Bojonegoro, Lingkaralam.com – Proyek peningkatan jalan rigid beton di Desa Trenggulunan, Kecamatan Ngasem, Kabupaten Bojonegoro, kembali menjadi sorotan publik. Pekerjaan yang bersumber dari anggaran Bantuan Keuangan Khusus Desa (BKKD) Tahun Anggaran 2025 itu diduga tidak sepenuhnya dilaksanakan sesuai dengan spesifikasi teknis yang telah ditetapkan.
Berdasarkan hasil penelusuran lapangan serta keterangan sejumlah pihak, ditemukan indikasi bahwa beberapa tahapan dasar pekerjaan konstruksi tidak dilakukan sebagaimana standar dalam pembangunan jalan rigid beton.
Dalam metode konstruksi jalan beton, pekerjaan umumnya meliputi penataan dan pengurukan agregat, pemadatan berlapis, pemasangan Lapisan Pondasi Atas (LPA), pengecoran lantai kerja, hingga penggalian struktur pendukung menggunakan mesin auger. Namun, di lokasi proyek Desa Trenggulunan, kondisi di lapangan dinilai menyimpang dari tahapan tersebut.
Lapisan urugan atau agregat dasar terlihat sangat tipis dan tidak mencerminkan ketebalan yang lazim tercantum dalam Rencana Anggaran Biaya (RAB). Selain itu, mutu serta kepadatan LPA diduga tidak memenuhi kriteria teknis sebagaimana diatur dalam petunjuk teknis konstruksi jalan beton.

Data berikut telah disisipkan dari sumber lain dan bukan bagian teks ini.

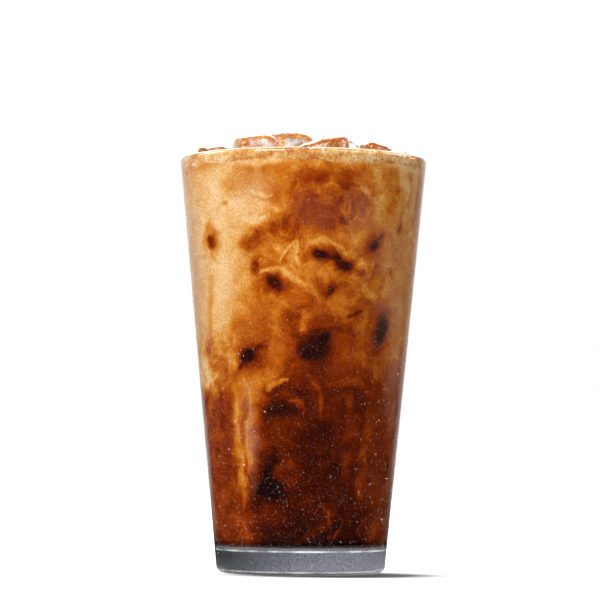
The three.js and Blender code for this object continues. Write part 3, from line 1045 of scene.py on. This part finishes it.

Sejumlah warga sekitar lokasi proyek mengungkapkan bahwa proses pemadatan tidak dilakukan secara optimal.
“LPA-nya terlihat lembek dan tidak dipadatkan berulang. Kalau seperti ini, kekuatan jalan beton ke depan bisa bermasalah,” ujar salah satu warga yang meminta identitasnya dirahasiakan.
Tak hanya soal material, metode pelaksanaan pekerjaan juga dinilai tidak sepenuhnya mengikuti prosedur konstruksi yang lazim. Kondisi tersebut berpotensi menurunkan umur teknis jalan, meningkatkan risiko retak dini, serta memicu kerusakan struktural dalam jangka pendek.
Seorang pengamat konstruksi lokal menegaskan bahwa kualitas pondasi menjadi faktor krusial dalam pekerjaan jalan rigid beton.
“Rigid beton itu bukan sekadar pengecoran. Pondasi harus benar-benar sesuai standar. Jika dasar jalan bermasalah, umur teknisnya bisa turun drastis,” jelasnya.
Selain persoalan teknis, warga juga menyoroti minimnya pengawasan di lapangan. Mereka berharap adanya pengawasan dan pendampingan yang lebih aktif dari Pemerintah Kabupaten Bojonegoro maupun Kejaksaan Negeri Bojonegoro, mengingat proyek tersebut menggunakan dana publik.
“Pembangunan ini untuk kepentingan masyarakat. Pengawasan harus ketat supaya kualitas tidak dikorbankan,” kata warga lainnya.
Proyek BKKD tersebut diharapkan dapat memberikan manfaat jangka panjang bagi masyarakat desa. Oleh karena itu, berbagai pihak menilai pengawasan intensif menjadi hal mutlak untuk memastikan pelaksanaan proyek berjalan sesuai ketentuan perundang-undangan dan spesifikasi teknis.
Pemantauan rutin, pendampingan teknis di lapangan, serta evaluasi berkala dinilai penting guna meminimalisir potensi penyimpangan dan memastikan mutu pembangunan.
“Dengan pengawasan yang ketat, hasil pembangunan akan lebih berkualitas dan berkelanjutan,” ujar salah satu pihak.
Sebelumnya, Pemerintah Kabupaten Bojonegoro telah menegaskan bahwa pelaksanaan BKKD harus dilakukan secara akuntabel dan sesuai aturan. Dalam kegiatan bimbingan teknis (Bimtek) BKKD, Bupati Bojonegoro Setyo Wahono mengingatkan pemerintah desa agar mengutamakan mutu pembangunan serta mematuhi seluruh prosedur, termasuk dalam pengadaan sumber daya manusia dan pola swakelola.
Bupati juga menekankan pentingnya transparansi dan pengawasan guna mencegah potensi penyimpangan di desa penerima BKKD. Dalam pelaksanaan proyek BKKD, pendampingan dari Pemkab Bojonegoro dan Kejaksaan Negeri Bojonegoro turut dilakukan untuk memastikan akuntabilitas penggunaan anggaran di lapangan.